> _Supplied information_
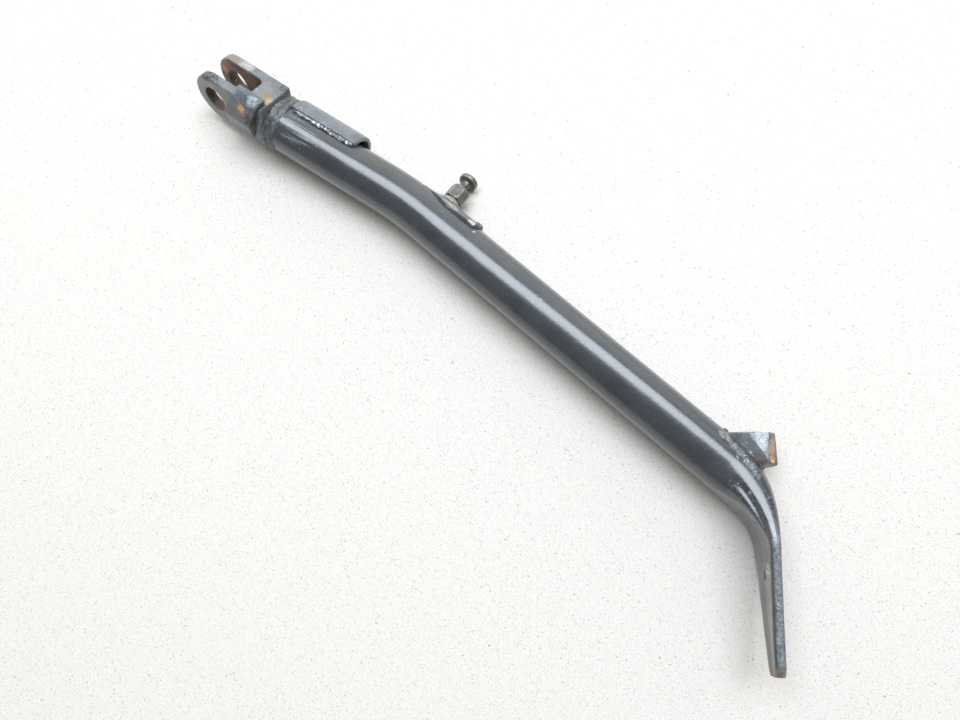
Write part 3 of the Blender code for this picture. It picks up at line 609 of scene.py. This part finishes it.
# %% [markdown]
# ## The tube and its pressed foot
# The foot is made by squeezing the end of the tube in a press, so its wall length stays the same:
# as the section gets thinner it gets taller, and two folds stay along its edges. Where a bend and
# a press meet, the inner wall has nowhere to go and leaves a groove and a lip beside the upper
# fold. The press leaves shallow dents as well, and a small drain hole is drilled through the flat.

# %% Tube and foot
FOOT_THICKNESS = 5.0 * MM
FOOT_TWIST = 8.0
PRESS = 22.0 * MM
TIP = 8.5 * MM
DISH = 0.6 * MM
CREASE_FROM, CREASE_TO, CREASE_FADE = -17.0 * MM, 19.0 * MM, 9.0 * MM
GROOVE = (114.0, 7.5, -0.75 * MM)
LIP = (130.0, 9.0, 0.38 * MM)
DENT = (11.0 * MM, 0.32 * MM)
RIPPLE = (6.0 * MM, 0.05 * MM)


def press_mark(place, degrees, crease, pressed):
    """How far the wall is pushed out at a point of a section."""
    push = 0.0
    for at_angle, width, height in (GROOVE, LIP):
        push += crease * height * math.exp(-((degrees - at_angle) / width) ** 2)
    push += pressed * DENT[1] * noise.noise(place / DENT[0])
    return push + RIPPLE[1] * noise.noise(place / RIPPLE[0])


SIDES = 112
PLAIN_STEP = 4.0 * MM
FINE_STEP = 1.5 * MM
PRESS_SEEN_FROM = 42.0 * MM
TIP_TURNS = (0, 12, 24, 36, 47, 57, 66, 74, 81, 86)


def tube_section(distance, grow=0.0, marked=True):
    past = distance - VERTEX
    pressed = smooth((past + PRESS) / (2 * PRESS))
    thick = TUBE_RADIUS + (FOOT_THICKNESS / 2 - TUBE_RADIUS) * pressed
    tall = math.pi / 2 * TUBE_RADIUS - (math.pi / 2 - 1) * thick
    taper_end = FOOT_LENGTH - TIP
    if past > PRESS:
        tall += (TIP - tall) * min(1.0, (past - PRESS) / (taper_end - PRESS)) ** 0.8
    if past > taper_end:
        tall = math.sqrt(max(0.0, TIP ** 2 - (past - taper_end) ** 2))
    thick = min(thick, tall)
    tall, thick = tall + grow, thick + grow
    point, _, side, up = line_frame(distance, FOOT_TWIST * pressed)
    crease = smooth((past - CREASE_FROM) / CREASE_FADE) * smooth((CREASE_TO - past) / CREASE_FADE)
    flat = tall - thick
    ring = []
    for k in range(SIDES):
        turn = 2 * math.pi * k / SIDES
        height = tall * math.sin(turn)
        if abs(height) < flat:
            reach = thick - DISH * pressed * math.cos(math.pi / 2 * height / flat) ** 2
        else:
            reach = math.sqrt(max(0.0, thick ** 2 - (abs(height) - flat) ** 2))
        place = point + side * math.copysign(reach, math.cos(turn)) + up * height
        if marked and past < taper_end:
            out = (side * math.cos(turn) + up * math.sin(turn)).normalized()
            place = place + out * press_mark(place, math.degrees(turn), crease, pressed)
        ring.append(place)
    return ring


def tube_marks():
    """Distances along the tube at which it gets a section."""
    taper_end = LINE_LENGTH - TIP
    marks, mark = [0.0], 0.0
    while mark < taper_end - FINE_STEP:
        near_press = mark > LINE_LENGTH - FOOT_LENGTH - PRESS_SEEN_FROM
        mark += FINE_STEP if near_press else PLAIN_STEP
        marks.append(mark)
    marks = [mark for mark in marks if mark < taper_end - 0.5 * MM]
    return marks + [taper_end + TIP * math.sin(math.radians(turn)) for turn in TIP_TURNS]


HOLE_FROM_BEND = 35.0 * MM
HOLE_RADIUS = 2.0
tube = as_object("bent_tube", loft([tube_section(mark) for mark in tube_marks()]))
hole_at, _, hole_side, _ = line_frame(LINE_LENGTH - FOOT_LENGTH + HOLE_FROM_BEND, FOOT_TWIST)
across = Matrix.Translation(hole_at) @ hole_side.to_track_quat("Z", "Y").to_matrix().to_4x4()
drill = [[across @ (Vector((x, y, z)) * MM) for x, y in arc((0, 0), HOLE_RADIUS, 0, 348, 29)]
         for z in (-12, 12)]
cut(tube, loft(drill))
place_piece(tube, STAND, TUBE_ENAMEL_AND_FOLD_HIGHLIGHT, "leg_tube")

# %% [markdown]
# ## The forked head
# The head is a forging: two rounded ears with the pivot hole through both, joined by a solid web.
# It is cut from a block here as a machinist would, outline first, then the slot, and its edges are
# rounded; the bore comes last and gets only a small broken edge, as a drill leaves it.

# %% Forked head
EAR = 13.5 * MM
HALF_HEAD = 11.25 * MM
HALF_SLOT = 5.75 * MM
SLOT_DEPTH = 22.5 * MM
CORNER = 3.0 * MM
HEAD_END = 36.0 * MM
BORE = 6.9 * MM


def across_head(outline, half_width):
    """A block with this outline in X and Z, as wide as twice a half width."""
    return loft([[Vector((x, y, z)) for x, z in outline] for y in (-half_width, half_width)])


profile = arc((0, 0), EAR, 90, 270, 48) + [(HEAD_END, -EAR), (HEAD_END, EAR)]
head = as_object("forked_head", across_head(profile, HALF_HEAD))
slot = [(-2 * EAR, -HALF_SLOT)] + arc((SLOT_DEPTH - CORNER, CORNER - HALF_SLOT), CORNER, -90, 0, 8)
slot += arc((SLOT_DEPTH - CORNER, HALF_SLOT - CORNER), CORNER, 0, 90, 8) + [(-2 * EAR, HALF_SLOT)]
cut(head, loft([[Vector((x, y, z)) for x, y in slot] for z in (-2 * EAR, 2 * EAR)]))
round_edges(head, 0.95, 40)
cut(head, across_head(arc((0, 0), BORE, 0, 354.4, 63), 2 * HALF_HEAD))
round_edges(head, 0.2, 40, 2)


def slot_or_outside(centre, normal):
    beside_slot = abs(centre.y) < HALF_SLOT + 0.2 * MM and abs(centre.z) < EAR - 0.6 * MM
    in_slot = beside_slot and centre.x < SLOT_DEPTH + 0.1 * MM
    in_bore = abs(normal.y) < 0.5 and math.hypot(centre.x, centre.z) < BORE + 0.2 * MM
    return 1 if in_slot or in_bore else 0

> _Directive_
Extract the data in full. Keep it word for word.

> _Exercise solution_
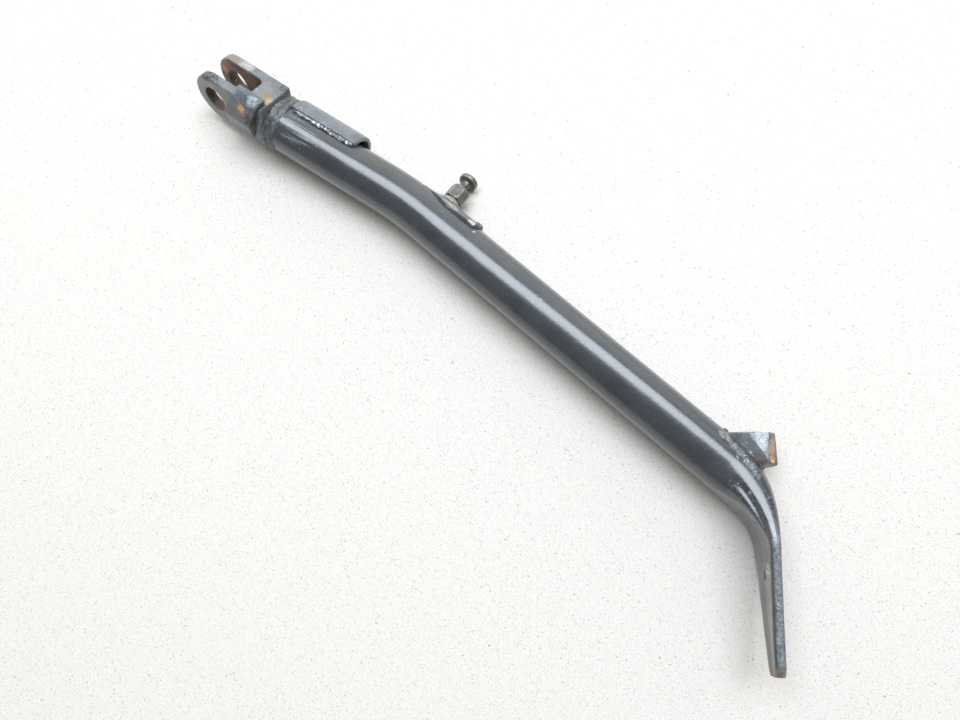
Write part 3 of the Blender code for this picture. It picks up at line 609 of scene.py. This part finishes it.
# %% [markdown]
# ## The tube and its pressed foot
# The foot is made by squeezing the end of the tube in a press, so its wall length stays the same:
# as the section gets thinner it gets taller, and two folds stay along its edges. Where a bend and
# a press meet, the inner wall has nowhere to go and leaves a groove and a lip beside the upper
# fold. The press leaves shallow dents as well, and a small drain hole is drilled through the flat.

# %% Tube and foot
FOOT_THICKNESS = 5.0 * MM
FOOT_TWIST = 8.0
PRESS = 22.0 * MM
TIP = 8.5 * MM
DISH = 0.6 * MM
CREASE_FROM, CREASE_TO, CREASE_FADE = -17.0 * MM, 19.0 * MM, 9.0 * MM
GROOVE = (114.0, 7.5, -0.75 * MM)
LIP = (130.0, 9.0, 0.38 * MM)
DENT = (11.0 * MM, 0.32 * MM)
RIPPLE = (6.0 * MM, 0.05 * MM)


def press_mark(place, degrees, crease, pressed):
    """How far the wall is pushed out at a point of a section."""
    push = 0.0
    for at_angle, width, height in (GROOVE, LIP):
        push += crease * height * math.exp(-((degrees - at_angle) / width) ** 2)
    push += pressed * DENT[1] * noise.noise(place / DENT[0])
    return push + RIPPLE[1] * noise.noise(place / RIPPLE[0])


SIDES = 112
PLAIN_STEP = 4.0 * MM
FINE_STEP = 1.5 * MM
PRESS_SEEN_FROM = 42.0 * MM
TIP_TURNS = (0, 12, 24, 36, 47, 57, 66, 74, 81, 86)


def tube_section(distance, grow=0.0, marked=True):
    past = distance - VERTEX
    pressed = smooth((past + PRESS) / (2 * PRESS))
    thick = TUBE_RADIUS + (FOOT_THICKNESS / 2 - TUBE_RADIUS) * pressed
    tall = math.pi / 2 * TUBE_RADIUS - (math.pi / 2 - 1) * thick
    taper_end = FOOT_LENGTH - TIP
    if past > PRESS:
        tall += (TIP - tall) * min(1.0, (past - PRESS) / (taper_end - PRESS)) ** 0.8
    if past > taper_end:
        tall = math.sqrt(max(0.0, TIP ** 2 - (past - taper_end) ** 2))
    thick = min(thick, tall)
    tall, thick = tall + grow, thick + grow
    point, _, side, up = line_frame(distance, FOOT_TWIST * pressed)
    crease = smooth((past - CREASE_FROM) / CREASE_FADE) * smooth((CREASE_TO - past) / CREASE_FADE)
    flat = tall - thick
    ring = []
    for k in range(SIDES):
        turn = 2 * math.pi * k / SIDES
        height = tall * math.sin(turn)
        if abs(height) < flat:
            reach = thick - DISH * pressed * math.cos(math.pi / 2 * height / flat) ** 2
        else:
            reach = math.sqrt(max(0.0, thick ** 2 - (abs(height) - flat) ** 2))
        place = point + side * math.copysign(reach, math.cos(turn)) + up * height
        if marked and past < taper_end:
            out = (side * math.cos(turn) + up * math.sin(turn)).normalized()
            place = place + out * press_mark(place, math.degrees(turn), crease, pressed)
        ring.append(place)
    return ring


def tube_marks():
    """Distances along the tube at which it gets a section."""
    taper_end = LINE_LENGTH - TIP
    marks, mark = [0.0], 0.0
    while mark < taper_end - FINE_STEP:
        near_press = mark > LINE_LENGTH - FOOT_LENGTH - PRESS_SEEN_FROM
        mark += FINE_STEP if near_press else PLAIN_STEP
        marks.append(mark)
    marks = [mark for mark in marks if mark < taper_end - 0.5 * MM]
    return marks + [taper_end + TIP * math.sin(math.radians(turn)) for turn in TIP_TURNS]


HOLE_FROM_BEND = 35.0 * MM
HOLE_RADIUS = 2.0
tube = as_object("bent_tube", loft([tube_section(mark) for mark in tube_marks()]))
hole_at, _, hole_side, _ = line_frame(LINE_LENGTH - FOOT_LENGTH + HOLE_FROM_BEND, FOOT_TWIST)
across = Matrix.Translation(hole_at) @ hole_side.to_track_quat("Z", "Y").to_matrix().to_4x4()
drill = [[across @ (Vector((x, y, z)) * MM) for x, y in arc((0, 0), HOLE_RADIUS, 0, 348, 29)]
         for z in (-12, 12)]
cut(tube, loft(drill))
place_piece(tube, STAND, TUBE_ENAMEL_AND_FOLD_HIGHLIGHT, "leg_tube")

# %% [markdown]
# ## The forked head
# The head is a forging: two rounded ears with the pivot hole through both, joined by a solid web.
# It is cut from a block here as a machinist would, outline first, then the slot, and its edges are
# rounded; the bore comes last and gets only a small broken edge, as a drill leaves it.

# %% Forked head
EAR = 13.5 * MM
HALF_HEAD = 11.25 * MM
HALF_SLOT = 5.75 * MM
SLOT_DEPTH = 22.5 * MM
CORNER = 3.0 * MM
HEAD_END = 36.0 * MM
BORE = 6.9 * MM


def across_head(outline, half_width):
    """A block with this outline in X and Z, as wide as twice a half width."""
    return loft([[Vector((x, y, z)) for x, z in outline] for y in (-half_width, half_width)])


profile = arc((0, 0), EAR, 90, 270, 48) + [(HEAD_END, -EAR), (HEAD_END, EAR)]
head = as_object("forked_head", across_head(profile, HALF_HEAD))
slot = [(-2 * EAR, -HALF_SLOT)] + arc((SLOT_DEPTH - CORNER, CORNER - HALF_SLOT), CORNER, -90, 0, 8)
slot += arc((SLOT_DEPTH - CORNER, HALF_SLOT - CORNER), CORNER, 0, 90, 8) + [(-2 * EAR, HALF_SLOT)]
cut(head, loft([[Vector((x, y, z)) for x, y in slot] for z in (-2 * EAR, 2 * EAR)]))
round_edges(head, 0.95, 40)
cut(head, across_head(arc((0, 0), BORE, 0, 354.4, 63), 2 * HALF_HEAD))
round_edges(head, 0.2, 40, 2)


def slot_or_outside(centre, normal):
    beside_slot = abs(centre.y) < HALF_SLOT + 0.2 * MM and abs(centre.z) < EAR - 0.6 * MM
    in_slot = beside_slot and centre.x < SLOT_DEPTH + 0.1 * MM
    in_bore = abs(normal.y) < 0.5 and math.hypot(centre.x, centre.z) < BORE + 0.2 * MM
    return 1 if in_slot or in_bore else 0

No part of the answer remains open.